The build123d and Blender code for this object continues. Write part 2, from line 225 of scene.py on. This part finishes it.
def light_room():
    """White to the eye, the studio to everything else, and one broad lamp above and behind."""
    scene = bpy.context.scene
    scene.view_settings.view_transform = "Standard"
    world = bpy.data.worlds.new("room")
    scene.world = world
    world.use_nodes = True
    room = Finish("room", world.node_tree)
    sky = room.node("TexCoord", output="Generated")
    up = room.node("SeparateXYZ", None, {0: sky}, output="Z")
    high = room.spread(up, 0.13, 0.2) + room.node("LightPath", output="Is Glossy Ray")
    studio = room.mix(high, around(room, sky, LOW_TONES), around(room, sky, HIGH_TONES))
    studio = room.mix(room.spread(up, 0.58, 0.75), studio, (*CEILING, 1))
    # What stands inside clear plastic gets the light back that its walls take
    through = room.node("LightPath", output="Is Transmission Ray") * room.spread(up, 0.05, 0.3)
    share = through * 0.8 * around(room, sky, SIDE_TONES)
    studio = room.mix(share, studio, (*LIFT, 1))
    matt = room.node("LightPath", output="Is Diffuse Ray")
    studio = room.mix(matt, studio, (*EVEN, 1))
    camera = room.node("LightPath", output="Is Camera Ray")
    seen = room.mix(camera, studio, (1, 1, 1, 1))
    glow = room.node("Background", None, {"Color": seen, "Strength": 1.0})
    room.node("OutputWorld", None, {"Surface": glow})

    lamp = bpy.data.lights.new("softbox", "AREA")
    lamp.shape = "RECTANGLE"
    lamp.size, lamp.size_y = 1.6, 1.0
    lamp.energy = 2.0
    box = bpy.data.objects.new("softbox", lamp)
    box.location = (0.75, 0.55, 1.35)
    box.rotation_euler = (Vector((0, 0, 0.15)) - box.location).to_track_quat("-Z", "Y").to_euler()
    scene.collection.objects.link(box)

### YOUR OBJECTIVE
Give every line of the material again, exactly as it reads.

### PROBLEM SOLUTION
The build123d and Blender code for this object continues. Write part 2, from line 225 of scene.py on. This part finishes it.
def light_room():
    """White to the eye, the studio to everything else, and one broad lamp above and behind."""
    scene = bpy.context.scene
    scene.view_settings.view_transform = "Standard"
    world = bpy.data.worlds.new("room")
    scene.world = world
    world.use_nodes = True
    room = Finish("room", world.node_tree)
    sky = room.node("TexCoord", output="Generated")
    up = room.node("SeparateXYZ", None, {0: sky}, output="Z")
    high = room.spread(up, 0.13, 0.2) + room.node("LightPath", output="Is Glossy Ray")
    studio = room.mix(high, around(room, sky, LOW_TONES), around(room, sky, HIGH_TONES))
    studio = room.mix(room.spread(up, 0.58, 0.75), studio, (*CEILING, 1))
    # What stands inside clear plastic gets the light back that its walls take
    through = room.node("LightPath", output="Is Transmission Ray") * room.spread(up, 0.05, 0.3)
    share = through * 0.8 * around(room, sky, SIDE_TONES)
    studio = room.mix(share, studio, (*LIFT, 1))
    matt = room.node("LightPath", output="Is Diffuse Ray")
    studio = room.mix(matt, studio, (*EVEN, 1))
    camera = room.node("LightPath", output="Is Camera Ray")
    seen = room.mix(camera, studio, (1, 1, 1, 1))
    glow = room.node("Background", None, {"Color": seen, "Strength": 1.0})
    room.node("OutputWorld", None, {"Surface": glow})

    lamp = bpy.data.lights.new("softbox", "AREA")
    lamp.shape = "RECTANGLE"
    lamp.size, lamp.size_y = 1.6, 1.0
    lamp.energy = 2.0
    box = bpy.data.objects.new("softbox", lamp)
    box.location = (0.75, 0.55, 1.35)
    box.rotation_euler = (Vector((0, 0, 0.15)) - box.location).to_track_quat("-Z", "Y").to_euler()
    scene.collection.objects.link(box)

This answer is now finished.